From this perspective, we cease to view Europe as a collection of separate territories to which we assign distinct essences, whose integrity must be defended (against foreigners, cheap labor, imported products, overly strong—whatever that means—cultural influences, etc.). Europe is becoming more of a network of non-exclusive, overlapping relationships with many names. This is how we interpret Skowrońska’s video work, in which Heda from Brno tags successive places, while a female voice in the soundtrack reads out Chechen women’s names: Heda, Dagmara, Milana, Luiza, Iman, Amina, Marina, Fatima… Heda is one of many names, and each of them evokes a new network that crosses the borders of existing territories, a kind of psychogeography of what we are used to call Europe.

In this context, the attitude of feminist cultural geographer Doreen Massey seems particularly pertinent. She critiqued political imaginaries that romanticize a bounded, authentic local in opposition to an abstract, threatening global. According to her, such attitudes reinforce a “Russian-doll geography of ethics,” where responsibility decreases with distance. In this understanding, our family is “closest,” with “strangers” at the other end of the spectrum, especially migrants and post-migrants, even if they are our neighbors. It is precisely this understanding of proximity and distance that must be dismantled if we want to create an understanding of space and, consequently, of politics which “acknowledges the openness of the future.” In other words, if we want to have a future (if we want it not to unfold according to a long-ago written script), we must recognize that space is not something that is given, but something that is constantly being created and negotiated.

"If we take seriously the relational construction of identity (of ourselves, of the everyday, of places),” Massey asks, “then what is the potential geography of our politics towards those relations?"

Massey advocated for spatialized subjectivity, an “outwardlookingness” that recognizes our own relational constitution through our engagement with a world of others. This is not a subjectivity that comes into being by withdrawing into an interior, temporal flow, but one that becomes itself by opening out to the multiplicity of the world. In a globalized world, our “daily lives” are constituted by relations that stretch across the planet, and that is why the author of For Space called for a “politics of implication,” which means recognizing our responsibility for the distant relations that constitute our “here and now.” Our life with others is increasingly characterized by what Massey calls “throwntogetherness”—the fact that, especially in cities, we live in rather random constellations of races and cultures (unfortunately, less and less often of classes). This is a challenge, but also an opportunity for a politics of connectivity, of making and contesting time-spaces, grounded in the radical contemporaneity of a world of multiple, interconnected becomings.
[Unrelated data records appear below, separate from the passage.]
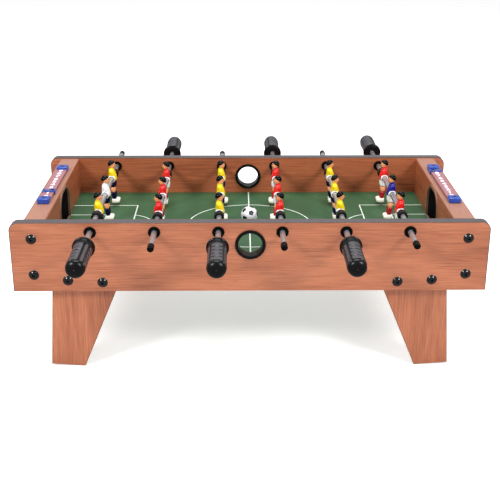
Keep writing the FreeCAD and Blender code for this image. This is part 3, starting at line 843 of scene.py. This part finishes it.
def figurePattern():
    look = figure
    tone = {name: number for number, name in enumerate(figurePaints)}
    bm = bmesh.new()
    loft(bm, look["shirt"], 20, tone["shirt"], 2.8)
    loft(bm, look["collar"], 16, tone["shirt"], 2.2)
    loft(bm, look["neck"], 12, tone["skin"], 2.0)
    loft(bm, look["head"], 16, tone["skin"], 2.1)
    for side in (-1, 1):
        loft(bm, moved(look["arm"], side * look["armY"]), 12, tone["shirt"], 2.2)
        loft(bm, moved(look["thigh"], side * look["legY"]), 12, tone["skin"], 2.2)
        loft(bm, moved(look["sock"], side * look["legY"]), 12, tone["socks"], 2.2)
        loft(bm, moved(look["shoe"], side * look["shoeY"]), 16, tone["cream"], 3.0, "x")
        for feature, paintName in (("ear", "skin"), ("eye", "hair")):
            (x, y, z), half = look[feature]
            blob(bm, (x, side * y, z), half, tone[paintName])
    loft(bm, look["shorts"], 24, tone["shorts"], 3.0, pinch=0.1)
    blob(bm, *look["nose"], tone["skin"])
    blob(bm, *look["mouth"], tone["mouth"])
    # hair: a cap cut along the hairline, with a lip over the forehead
    cap = blob(bm, *look["hair"], tone["hair"], 24)
    geometry = cap + list({edge for vert in cap for edge in vert.link_edges}) + \
        list({face for vert in cap for face in vert.link_faces})
    place, slant = look["hairline"]
    cut = bmesh.ops.bisect_plane(bm, geom=geometry, dist=0.0001, plane_co=place, plane_no=slant,
                                 clear_inner=True)["geom_cut"]
    rim = [part for part in cut if isinstance(part, bmesh.types.BMEdge)]
    lip = bmesh.ops.extrude_edge_only(bm, edges=rim)["geom"]
    lipVerts = [part for part in lip if isinstance(part, bmesh.types.BMVert)]
    bmesh.ops.scale(bm, vec=[look["lip"]] * 3, space=Matrix.Translation(look["lipMiddle"]), verts=lipVerts)
    fresh = set(lipVerts)
    bmesh.ops.contextual_create(bm, geom=[part for part in lip if isinstance(part, bmesh.types.BMEdge)
                                          and part.verts[0] in fresh and part.verts[1] in fresh])
    for vert in lipVerts:
        for face in vert.link_faces:
            face.material_index = tone["hair"]
    lathe(bm, look["boss"], 28, tone["white"], closed=True)
    bmesh.ops.recalc_face_normals(bm, faces=bm.faces)
    return bm


def players(node, name, body, colours, spots):
    axis = middleOf(body.replace("_assembly", "_tube"))
    facing = middleOf(node).x > axis.x
    bm = bmesh.new()
    for y in spots:
        stamp(bm, figureMade, Vector((axis.x, y, axis.z)), 0.0 if facing else math.pi)
    finishes = [paints[colours.get(part, part)] for part in figurePaints]
    makePiece(bm, name, finishes, body, [node], smoothing=1, merge=0.0001)


teams = {"yellow_team": {"shirt": "yellow", "shorts": "navy", "socks": "navy"},
         "red_team": {"shirt": "red", "shorts": "white", "socks": "darkRed"}}
keepers = {1: ("white", "white_keeper"), 6: ("blue", "blue_keeper")}
figureMade = figurePattern()
for number in range(1, 7):
    teamSlot = "yellow_team" if number % 2 else "red_team"
    team = teams[teamSlot]
    body = "rod_%d_assembly" % number
    node = "rod_%d_players" % number
    low, high = boxOf(node)
    middleY = (low.y + high.y) / 2
    spacing = (high.y - low.y) / 2 - figure["torsoHalf"]
    spots = [middleY - spacing, middleY + spacing]
    if number in keepers:
        shirt, keeperSlot = keepers[number]
        players("rod_%d_goalkeeper" % number, "rod%dGoalkeeper" % number, body, dict(team, shirt=shirt),
                [middleY])
    else:
        spots.append(middleY)
    players(node, "rod%dPlayers" % number, body, team, spots)
figureMade.free()
print("players done")


# ball: twelve dark patches and twenty light ones, with sunk seams

ballLook = {"cuts": 13, "seam": 0.16, "seamWidth": 0.03, "tilt": (2.767, -0.963, 2.307)}
ballWhite = plasticFinish("ballWhite", paint(244, 242, 250), roughness=0.34, spread=0.12, coat=0.1,
                          shade=0.04)
ballBlack = plasticFinish("ballBlack", paint(10, 10, 13), roughness=0.34, spread=0.12, coat=0.1, shade=0.3)


def ball():
    low, high = boxOf("ball")
    middle = (low + high) / 2
    radius = (high.x - low.x) / 2
    look = ballLook
    bm = bmesh.new()
    bmesh.ops.create_icosphere(bm, subdivisions=1, radius=radius)
    side = next(iter(bm.edges)).calc_length()
    # cutting the corners back by a third of an edge leaves twelve pentagons and twenty hexagons
    bmesh.ops.bevel(bm, geom=list(bm.verts) + list(bm.edges), offset=side / 3, offset_type="OFFSET",
                    segments=1, profile=0.5, affect="VERTICES", clamp_overlap=False, material=-1)
    patches = []
    for face in bm.faces:
        face.normal_update()
        patches.append((face.normal.copy(), face.normal.dot(face.calc_center_median())))
        face.material_index = 1 if len(face.verts) == 5 else 0
    bmesh.ops.poke(bm, faces=list(bm.faces))
    bmesh.ops.subdivide_edges(bm, edges=list(bm.edges), cuts=look["cuts"], use_grid_fill=True)
    for vert in bm.verts:
        way = vert.co.normalized()
        reach = sorted((way.dot(normal) / plane for normal, plane in patches), reverse=True)
        gap = (reach[0] - reach[1]) * radius
        vert.co = way * (radius - look["seam"] * math.exp(-(gap / look["seamWidth"]) ** 2))
    for axis, angle in zip("XYZ", look["tilt"]):
        bmesh.ops.rotate(bm, cent=(0, 0, 0), matrix=Matrix.Rotation(angle, 3, axis), verts=bm.verts)
    bmesh.ops.translate(bm, vec=middle, verts=bm.verts)
    makePiece(bm, "playBall", [ballWhite, ballBlack], "ball", ["ball"], crease=80.0)


ball()
print("ball done")


# floor, light and camera

white = (1.0, 1.0, 1.0, 1.0)
studio = {"floor": paint(246, 246, 246), "glow": 0.5, "world": 0.45, "size": 16.0, "aim": (0.0, 0.0, 0.15),
          # each lamp is (place, size, power)
          "lamps": [((-1.5, -1.6, 1.6), 0.6, 32.0), ((1.5, -1.6, 1.6), 0.6, 32.0),
                    ((0.0, 0.3, 2.4), 1.4, 56.0)]}
floorBm = bmesh.new()
bmesh.ops.create_grid(floorBm, x_segments=1, y_segments=1, size=studio["size"])
floorMesh = bpy.data.meshes.new("studioFloor")
floorBm.to_mesh(floorMesh)
floorBm.free()
floorPaper = plasticFinish("floorPaper", studio["floor"], roughness=0.8, grain=0.00001, shade=0.01)
floorPaper.shader.inputs["Emission Color"].default_value = white
floorPaper.shader.inputs["Emission Strength"].default_value = studio["glow"]
floorMesh.materials.append(floorPaper.material)
floor = bpy.data.objects.new("studioFloor", floorMesh)
floor.visible_glossy = False  # keeps the black plastics dark underneath
scene.collection.objects.link(floor)
world = bpy.data.worlds.new("studio")
scene.world = world
world.use_nodes = True
sky = world.node_tree.nodes["Background"]
sky.inputs["Color"].default_value = white
sky.inputs["Strength"].default_value = studio["world"]
for number, (spot, size, power) in enumerate(studio["lamps"]):
    light = bpy.data.lights.new("softbox%d" % number, "AREA")
    light.energy = power
    light.size = size
    lamp = bpy.data.objects.new("softbox%d" % number, light)
    lamp.location = spot
    lamp.rotation_euler = (Vector(studio["aim"]) - Vector(spot)).to_track_quat("-Z", "Y").to_euler()
    scene.collection.objects.link(lamp)
scene.view_settings.view_transform = "Standard"
scene.view_settings.look = "None"

view = {"place": (-0.0180, -1.4609, 0.6946), "lens": 69.42, "sensor": 36.0, "near": 0.05,
        "yaw": 0.0135871, "pitch": 0.3716279, "roll": 0.0022382}
yaw, dip, roll = view["yaw"], view["pitch"], view["roll"]
ahead = Vector((math.sin(yaw) * math.cos(dip), math.cos(yaw) * math.cos(dip), -math.sin(dip)))
level = Vector((math.cos(yaw), -math.sin(yaw), 0.0))
upward = level.cross(ahead)
right = level * math.cos(roll) + upward * math.sin(roll)
upward = upward * math.cos(roll) - level * math.sin(roll)
lens = bpy.data.cameras.new("camera")
lens.lens = view["lens"]
lens.sensor_width = view["sensor"]
lens.clip_start = view["near"]
camera = bpy.data.objects.new("camera", lens)
turned = Matrix((right, upward, -ahead)).transposed().to_4x4()
camera.matrix_world = Matrix.Translation(view["place"]) @ turned
scene.collection.objects.link(camera)
scene.camera = camera
print("studio done")

bpy.context.view_layer.update()
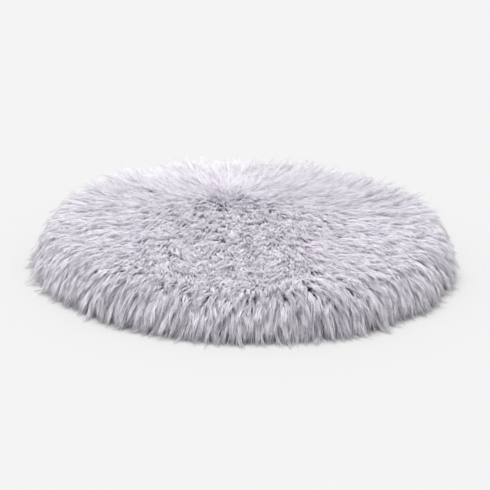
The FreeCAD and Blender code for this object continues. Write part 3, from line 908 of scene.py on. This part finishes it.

In light of what is currently happening in the world, such thoughts may seem irresponsible, fantastical musings, but we insist that this is precisely the power of art: to imagine a world other than the one that is currently coming into being. To realize that the trajectory we find ourselves on is not the only one possible. It seems that in a world rushing towards catastrophe, joint efforts to practice this openness to the outside world in specific implications allows for a sense of agency that so many so often lack.